The first implementations of the language used an interpreted virtual machine to achieve portability. These implementations produced programs that ran more slowly than programs compiled to native executables, for instance written in C or C++, so the language suffered a reputation for poor performance. More recent JVM implementations produce programs that run significantly faster than before, using multiple techniques.

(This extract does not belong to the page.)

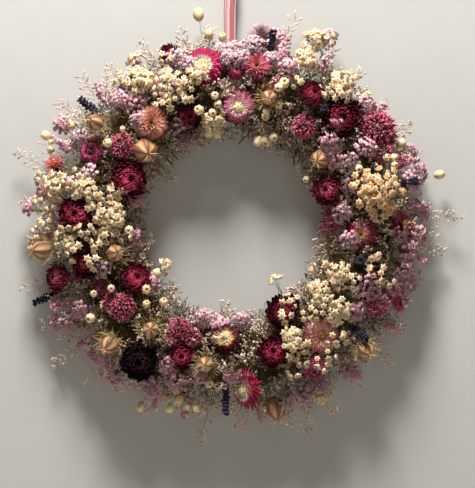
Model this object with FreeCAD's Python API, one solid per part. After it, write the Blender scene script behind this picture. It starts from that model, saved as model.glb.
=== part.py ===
"""Harvest door wreath of dried flowers.

Twelve mitred bunches of filler stems lie head over tail on the front of a flat two-ring wire frame and are bound
on with reel wire.  Everlasting flowers, seed pods and sprays are pushed into the bunches on their own stems.  A
loop of ribbon runs under the outer wire at twelve o'clock and is knotted below a small eye for a nail or hook.

Frame: +Z up, +X to the right of someone who faces the wreath, -Y towards them.  The origin is the middle of the
eye in the ribbon.  Places on the wreath are given as a clock angle (degrees clockwise from twelve o'clock), a
distance from the ring's centre and a depth in front of the wire frame.  All lengths are millimetres.
"""

import FreeCAD
import Part

import math
import os

from FreeCAD import Rotation, Vector

# Driving dimensions ------------------------------------------------------------------------------------------
outer_ring_diameter = 305.0  # over the middle of the wire, a 12 inch wreath frame
inner_ring_diameter = 250.0
frame_wire = 3.0  # across the corners of the ring wire
ring_facets = 60
crimp_wire = 2.0
crimp_count = 24
reel_wire = 1.0
running_gap = 0.2  # between pieces that lie on each other

bunch_count = 12
bunch_width = 68.0  # radially, at the full head of a bunch
bunch_depth = 28.0
bunch_tail_share = 0.8  # size of the tied tail against the head
bunch_parting = 7.0  # degrees left open at twelve o'clock for the ribbon
wraps_per_bunch = 1
wrap_pitch = 4.0

ribbon_width = 10.0
ribbon_thickness = 0.6
ribbon_clearance = 0.4  # between the ribbon and the wire that it runs under
strand_length = 92.0  # from the outer wire up to the middle of the knot
back_strand_lean = 2.0  # degrees to the left
knot_radius = 5.5
knot_depth = 9.0
eye_radius = 5.0
eye_to_knot = 13.0
knot_clearance = 0.3

bloom_depth = 46.0  # how far the flower heads stand in front of the frame at the middle of the garland
bloom_half_width = 54.0
bloom_lean = 0.55  # how much heads near the rims turn away from the middle
head_sink = 8.0  # the back of a head lies this far under the rounded face
head_spin = 5.0  # degrees that a head is turned about its own stem for each degree of the clock
spray_slant = 3.0  # degrees from where a spray is tied in to its tip
stem_radius = 1.1
stem_clearance = 3.0  # degrees, least distance of a stem from the open end of a bunch

ring_radius = outer_ring_diameter / 2
garland_radius = (outer_ring_diameter + inner_ring_diameter) / 4
ring_drop = eye_to_knot + strand_length + ring_radius
ring_centre = Vector(0, 0, -ring_drop)
frame_half_depth = frame_wire / 2 * math.cos(math.pi / 6)
frame_half_width = (outer_ring_diameter - inner_ring_diameter) / 4 + frame_wire / 2


# Places and directions ---------------------------------------------------------------------------------------
def place(clock, radius, depth):
    """The point at a clock angle, a distance from the ring's centre and a depth in front of the frame."""
    turn = math.radians(clock)
    return ring_centre + Vector(radius * math.sin(turn), -depth, radius * math.cos(turn))


def outward(clock):
    """The unit vector that points away from the ring's centre at a clock angle."""
    return Vector(math.sin(math.radians(clock)), 0, math.cos(math.radians(clock)))


def bloom_surface(offset):
    """Depth of the rounded face of the garland at a distance from its middle."""
    across = min(0.96, abs(offset) / bloom_half_width)
    return bloom_depth * math.sqrt(1 - across**2)


def facing(clock, offset, turned_off):
    """The way a head looks: to the front, leaning off the middle of the garland, and turned further if asked."""
    lean = math.degrees(bloom_lean * offset / bloom_half_width) + turned_off
    around = Vector(0, 1, 0).cross(outward(clock))
    return Rotation(around, -lean).multVec(Vector(0, -1, 0))


def aimed(shape, point, direction, spin=0.0):
    """Puts a shape that is built along +Z at a point, looking along a direction."""
    turn = Rotation(Vector(0, 0, 1), direction).multiply(Rotation(Vector(0, 0, 1), spin))
    moved = shape.copy()
    moved.Placement = FreeCAD.Placement(point, turn)
    return moved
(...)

The first technique is to simply compile directly into native code like a more traditional compiler, skipping bytecodes entirely. This achieves good performance, but at the expense of portability. Another technique, known as just-in-time compilation (JIT), translates the Java bytecodes into native code at the time that the program is run which results in a program that executes faster than interpreted code but also incurs compilation overhead during execution. More sophisticated VMs use dynamic recompilation, in which the VM can analyze the behavior of the running program and selectively recompile and optimize critical parts of the program. Dynamic recompilation can achieve optimizations superior to static compilation because the dynamic compiler can base optimizations on knowledge about the runtime environment and the set of loaded classes. JIT compilation and dynamic recompilation allow Java programs to take advantage of the speed of native code without losing portability.

Portability is a technically difficult goal to achieve, and Java's success at that goal has been mixed. Although it is indeed possible to write programs for the Java platform that behave consistently across many host platforms, the large number of available platforms with small errors or inconsistencies led some to parody Sun's "Write once, run anywhere" slogan as "Write once, debug everywhere".

Platform-independent Java is however very successful with server-side applications, such as Web services, servlets, and Enterprise JavaBeans, as well as with Embedded systems based on OSGi, using Embedded Java environments.